The Preacher Says....  
  Proverbs 4. 20 - 27 (NIV)

As I look at this audience I wonder, are you all unregenerate sinners?  I should say not–you all look mighty angelic to me.  True, you’re not perfect–you know this because I often like to talk of flaws and imperfections.  One calls them ‘shortcomings’, another, ‘just a little slip’.  There’s really no need to feel as sinful as we sometimes do when we describe ourselves  in  prayer.

On the other hand, maybe you’re not as good and innocent as you appear.  In a personal example, pretend you are in my head for 24 hours.  How would you react?  You’d be yelling, “let me out of here”.  You’d never speak to me again.  Same with you?  How about this analogy:  Here I stand in my new suit.  I seem like a decent fellow, like a porcelain, enamel pot, gently warmed and bubbling along.  What’s really the case?  The lovely pot is a defective pressure cooker, the inside a seething witch’s brew.  The cooker blows and the hideous mess flows down the sides of the pot, and we find we have had liars and deceivers in our midst.  To change the figure, if you are the ultimate hypocrite like the Pharisee–you are a beautiful whited sepulcher, but inside you are full of dead mens bones.

What happens when the pot boils over?  When you behave badly?  You defend yourself saying, ‘it’s not my fault.  I didn’t ask to be born.”  No.  It’s not your fault.  It’s mother’s fault, teacher’s fault.  You’re a victim of the system.   We detect the victim mentality and we’re affected by it because we see there’s truth in it.  “Oh, wretched man that I am” Paul said.  So it’s Adam’s fault–therefore it’s God’s fault, a fact observed by Solomon who said that a man’s own folly ruins his life, yet his heart rages against God. (Prov 19. 3).

So what’s the problem?  It’s in that heart of yours whose meditation we now examine.  Well, let’s get some definitions straight: concepts of slipping (sin) and subjective abstractions like heart, mind, thought, soul are all obvious feelings.  We tend to make simplistic compartments.  We say that emotions come from the heart, and that razor sharp, unemotional, logical thinking, from the mind.  This is the apparatus with which you’ve been blessed.  But such easy analysis doesn’t stand up.  Our thoughts evoke emotions and conversely, our emotions evoke thoughts.  It’s impossible to think without some sort of feeling being involved.  You can’t separate them.  They are a seamless garment.

So what is the heart as that word is used in the Bible?  It is where the word of God lies domiciled, if you will. 
Above all else, guard your heart, for it is the wellspring of life. (Prov 4.23)

The heart, in biblical language, is the center of the human spirit from which spring emotions, thought, motivations, courage, action.  It is your being.  It is you.  The Messianic Psalm 45 begins, My heart is inditing a good matter.  The word indict means a bubbling up, characterized in Matthew, who says,
A good man out of the good treasure of the heart brings forth good things:
and an evil man out of the evil treasure brings forth evil things.  (12. 35)
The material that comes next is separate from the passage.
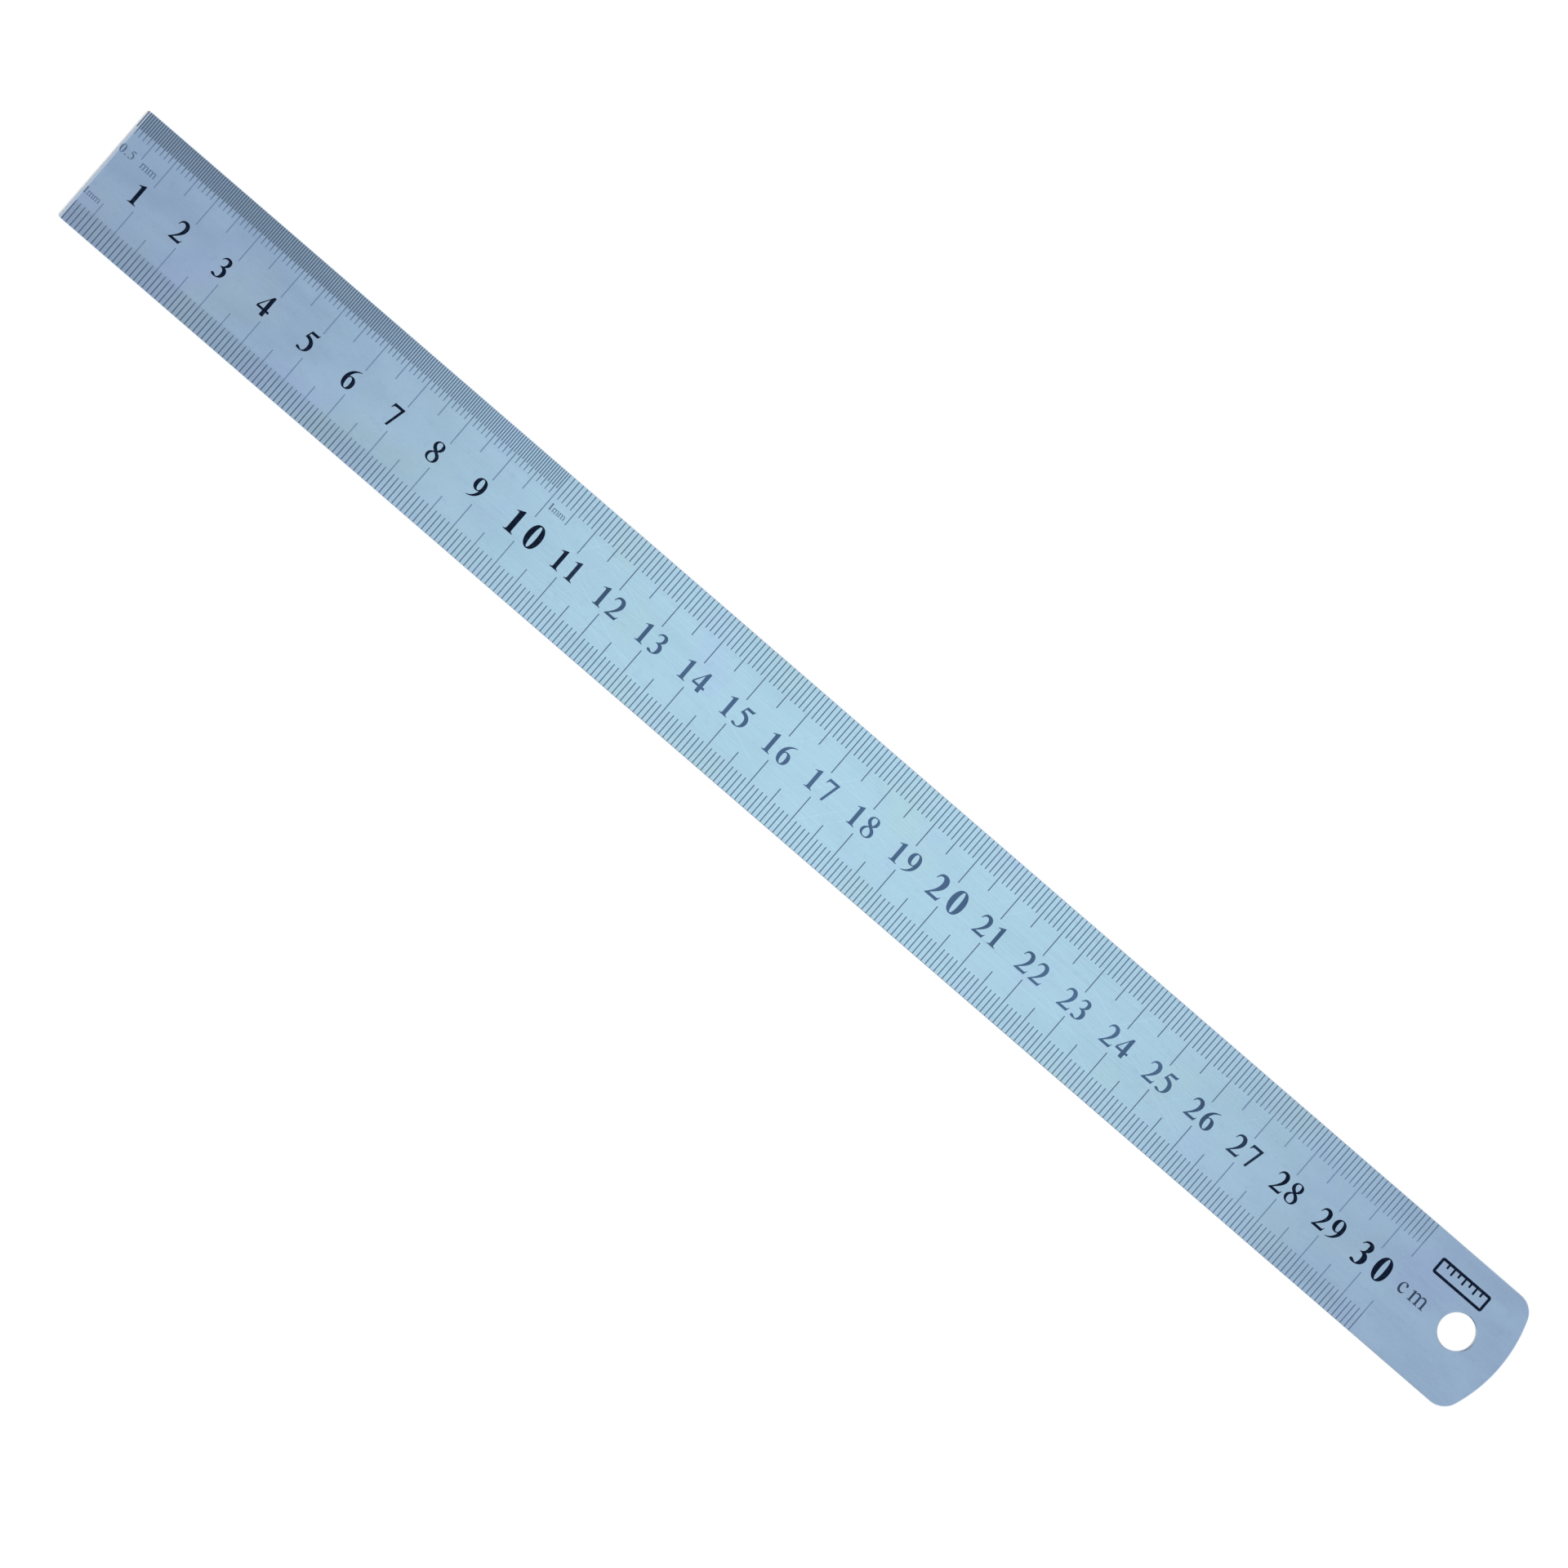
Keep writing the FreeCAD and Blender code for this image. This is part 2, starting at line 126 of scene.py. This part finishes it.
class Blade:
    """The strip's measures, and the height of its upper surface at any place."""

    def __init__(self, record):
        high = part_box(BLADE_NODE)[1]
        self.length = high.x / MM
        self.half_width = high.y / MM
        self.face_z = high.z / MM
        hole = next(m for m in record["mounts"] if m["name"] == "hang_hole")
        self.hole = (hole["pos_m"][0] / MM, hole["pos_m"][1] / MM)
        self.hole_radius = hole["dims"]["r_mm"]
        self.tip = (self.length - TIP_RADIUS, 0.0)
        corner_y = self.half_width - TIP_CORNER_RADIUS
        reach = TIP_RADIUS - TIP_CORNER_RADIUS
        self.corner = (self.tip[0] + math.sqrt(reach ** 2 - corner_y ** 2), corner_y)
        self.corner_angle = math.asin(corner_y / reach)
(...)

And speaking of the untamable tongue, James wrote that out of the same mouth proceeds cursing and blessing–these things ought not so to be, can the fountain from the same source send forth sweet water and bitter?  Can the fig tree bear olives? Or a vine, figs?  No fountain can yield both salt water and fresh.  (James 3. 10 - 12).

It is what shows, like it or not, if not to each other, then to God.
Perhaps the greatest of the beatitude blessings is Blessed are the pure in heart for they shall see God.   As Christians we will come through the ‘refiner’s fire’, a vivid metaphor for our lives having come forth as purged gold–24 caret gold.    Gold is valuable because it is rare, scarce, and  must be mined.    Gold is soft and malleable–easily entreated, and therefore precious.    Fire can do two things with gold: it can refine it and make it pure, or it can make an alloy fusing it with base metals, making it impure and hard.

How do we get  to pure gold–incorruptible gold?  The answer lies in how we view our fellows.  We must rid ourselves of the attitude that you will help them even if they don’t deserve it.  Stay your mind and heart on Jesus Christ as in Phil 4. 8:
Whatsover things are true, honest, just, pure, lovely, of good report

Think on these things.  You can’t cure yourself by scrubbing outside the seething pot.  It is the virtues instilled by you into  the pot itself that will cause your heart, your being, and you yourself--like it or not–to bubble up, out of the wellspring of life, where no more stench of the witch’s brew abides, but only a pleasant odor gently wafting  upward as a sweet savor.